Jedenfalls ist nun beschlossene Sache, dass 120.000 Flüchtlinge, die sich bereits mehrheitlich in Griechenland und Italien befinden, auf die anderen EU-Staaten verteilt werden. Deutschland wird etwas mehr als 30.000 von ihnen aufnehmen. Ziemlich schnell wieder zu den Akten gelegt wurde ein Vorschlag, demzufolge sich Länder von der Verteilung gewissermaßen hätten freikaufen können.

Anders als von Berlin, Brüssel und anderen Hauptstädten gewollt, hat die EU jetzt keinen festen Verteilungsschlüssel beschlossen, der in Zukunft Anwendung finden soll.
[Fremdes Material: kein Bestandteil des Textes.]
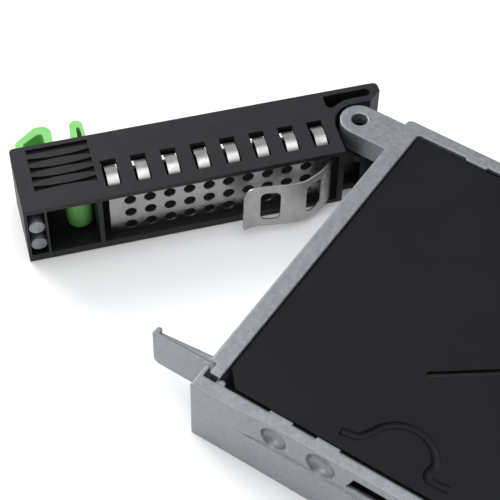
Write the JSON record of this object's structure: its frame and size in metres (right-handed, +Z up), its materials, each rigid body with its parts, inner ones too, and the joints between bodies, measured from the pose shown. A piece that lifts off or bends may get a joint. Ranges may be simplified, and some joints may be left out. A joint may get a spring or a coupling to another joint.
{
  "type": "hot-swap hard disk drive",
  "caption": "2.5 inch hard disk drive in a cast hot-swap carrier, with a vented swing handle, a sliding green latch and a rear plug",
  "frame": {"origin": "centre of the front bar's underside, midway between the rails", "axes": "+Y runs from the handle to the rear plug, +Z up through the drive's thin side, +X across the drive towards the latch side"},
  "size_m": [0.0807, 0.1697, 0.0154],
  "materials": {
    "cast_metal": "die-cast, satin",
    "black_plastic": "moulded, fine texture",
    "black_sheet": "thin matt film",
    "spring_steel": "rolled strip",
    "screw_steel": "turned",
    "green_plastic": "moulded, smooth",
    "clear_plastic": "clear light pipe",
    "black_coat": "black electrophoretic coat",
    "aluminium": "cast and machined",
    "disk_coating": "mirror-smooth disk",
    "magnet_plate": "nickel plated",
    "copper": "enamelled wire",
    "rubber": "matt seal",
    "amber_film": "polyimide film",
    "board_green": "solder mask",
    "chip_black": "moulded package",
    "white_plastic": "moulded",
    "label_film": "blank printed film"
  },
  "bodies": {
    "carrier": {"carrier_frame": "cast_metal", "hinge_pin": "black_coat", "side_pin_near_front": "cast_metal", "side_pin_near_rear": "cast_metal", "side_pin_far_front": "cast_metal", "side_pin_far_rear": "cast_metal", "drive_base": "black_coat", "drive_cover": "aluminium", "cover_gasket": "rubber", "blank_label": "label_film", "insulator_sheet": "black_sheet", "spindle_shaft": "screw_steel", "motor_stator": "copper", "pivot_bearing": "screw_steel", "lower_yoke": "magnet_plate", "upper_yoke": "magnet_plate", "lower_magnet": "magnet_plate", "upper_magnet": "magnet_plate", "parking_ramp": "white_plastic", "flex_cable": "amber_film", "flex_bracket": "white_plastic", "breather_filter": "white_plastic", "circuit_board": "board_green", "controller_chip": "chip_black", "motor_driver_chip": "chip_black", "sas_plug": "chip_black", "cover_screw_1": "screw_steel", "cover_screw_2": "screw_steel", "cover_screw_3": "screw_steel", "cover_screw_4": "screw_steel", "cover_screw_5": "screw_steel", "cover_screw_6": "screw_steel", "board_screw_1": "screw_steel", "board_screw_2": "screw_steel", "board_screw_3": "screw_steel", "board_screw_4": "screw_steel"},
    "handle": {"handle_housing": "black_plastic", "front_grille": "black_plastic", "emi_shield": "spring_steel", "contact_finger_strip": "spring_steel", "leaf_spring": "spring_steel", "light_pipe_upper": "clear_plastic", "light_pipe_lower": "clear_plastic", "finger_rest": "green_plastic", "latch_spring": "spring_steel"},
    "latch": {"latch_slider": "green_plastic"},
    "spindle": {"spindle_hub": "aluminium", "platter_1": "disk_coating", "platter_2": "disk_coating", "disk_spacer": "aluminium", "disk_clamp": "aluminium", "clamp_screw_1": "screw_steel", "clamp_screw_2": "screw_steel", "clamp_screw_3": "screw_steel"},
    "actuator": {"actuator_arm": "aluminium", "head_suspension_1": "spring_steel", "head_suspension_2": "spring_steel", "head_suspension_3": "spring_steel", "head_suspension_4": "spring_steel", "voice_coil": "copper"}
  },
  "joints": [
    {"name": "handle_swing", "type": "hinge", "parent": "carrier", "child": "handle", "pos_m": [-0.03209, -0.00987, 0.0075], "axis": [0, 0, 1], "range_deg": [0, 41.4], "deforming": ["leaf_spring"]},
    {"name": "latch_slide", "type": "slide", "parent": "handle", "child": "latch", "axis": [-0.7497, 0.6618, 0], "range_m": [0, 0.0013], "stiffness_N_per_m": 800, "springref_m": -0.0003, "deforming": ["latch_spring"]},
    {"name": "platter_spin", "type": "hinge", "parent": "carrier", "child": "spindle", "pos_m": [0, 0.04035, 0.007], "axis": [0, 0, 1], "continuous": true},
    {"name": "actuator_swing", "type": "hinge", "parent": "carrier", "child": "actuator", "pos_m": [-0.0165, 0.078, 0.007], "axis": [0, 0, -1], "range_deg": [0, 27]}
  ]
}
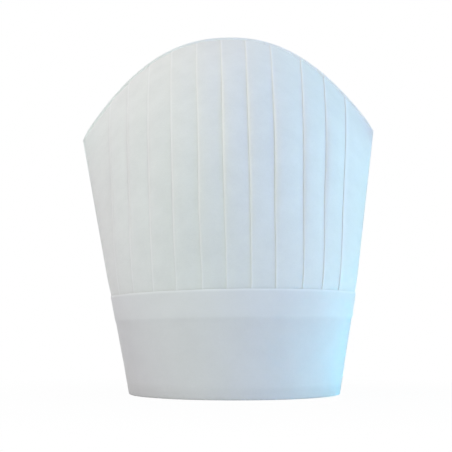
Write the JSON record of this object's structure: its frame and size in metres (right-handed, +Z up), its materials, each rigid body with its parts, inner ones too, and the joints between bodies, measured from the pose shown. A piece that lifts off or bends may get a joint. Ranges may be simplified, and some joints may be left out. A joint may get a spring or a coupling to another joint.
{
  "type": "chef toque",
  "caption": "Tall pleated chef's hat with a closed rounded top, a stiff lined cuff and a hook-and-loop back closure that peels open.",
  "frame": {"origin": "centre of the head opening, on the surface that the rim stands on", "axes": "+Z up, the wearer faces -Y with the sweatband at the front and the closure at the back, +X to the right seen from the front"},
  "size_m": [0.251, 0.1792, 0.3087],
  "materials": {
    "crown_cloth": "matt white non-woven cloth",
    "cuff_cloth": "matt white non-woven cloth over card",
    "lining_cloth": "matt white non-woven cloth",
    "card": "off-white card",
    "foam": "thin cloth-covered foam",
    "hook_and_loop": "white hook-and-loop tape"
  },
  "bodies": {
    "hat": {"crown_front": "crown_cloth", "crown_back": "crown_cloth", "cuff_cover": "cuff_cloth", "cuff_stiffener": "card", "cuff_lining": "lining_cloth", "sweatband": "foam", "loop_patch": "hook_and_loop"},
    "tail": {"cuff_tail": "cuff_cloth", "hook_patch": "hook_and_loop"}
  },
  "joints": [
    {"name": "cuff_tail_peel", "type": "hinge", "parent": "hat", "child": "tail", "pos_m": [0.04483, 0.07687, 0.0025], "axis": [-0.0919, 0.149, -0.9846], "range_deg": [0, 100]}
  ]
}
Die sogenannte Quote ist - im Moment jedenfalls - nicht durchsetzbar. Kritiker bemängeln daher, Europa würde der Wirklichkeit hoffnungslos hinterherhinken.

Pro Tag klopfen derzeit 6000 Flüchtlinge an die europäische Tür. Doch mehr als ein vorsichtiges Trippelschrittchen hin zu mehr Solidarität scheint angesichts der Zerstrittenheit derzeit nicht möglich zu sein. Was man beschlossen habe, sei ein wichtiger Baustein, mehr nicht, meint de Maizière.

Nun sind die Staats- und Regierungschefs an der Reihe

Nach den Innenministern sind nun also die Staats- und Regierungschefs an der Reihe: Die wollten bei ihrem Abendessen am Mittwoch in Brüssel keinesfalls das Streitthema Verteilung serviert bekommen. Sondern sich eher der Frage widmen, wie man die bessere Versorgung der Flüchtlingslager auch mit Nahrungsmitteln gewährleisten, oder Ländern wie der Türkei stärker helfen kann, damit sich die Menschen gar nicht erst auf den Weg machen.

Darüber gibt es weniger Streit. Ob die Innenminister mit ihrem Mehrheitsbeschluss Merkel und Co allerdings das Leben wirklich einfacher gemacht haben, wie die Kommission meint, ist fraglich.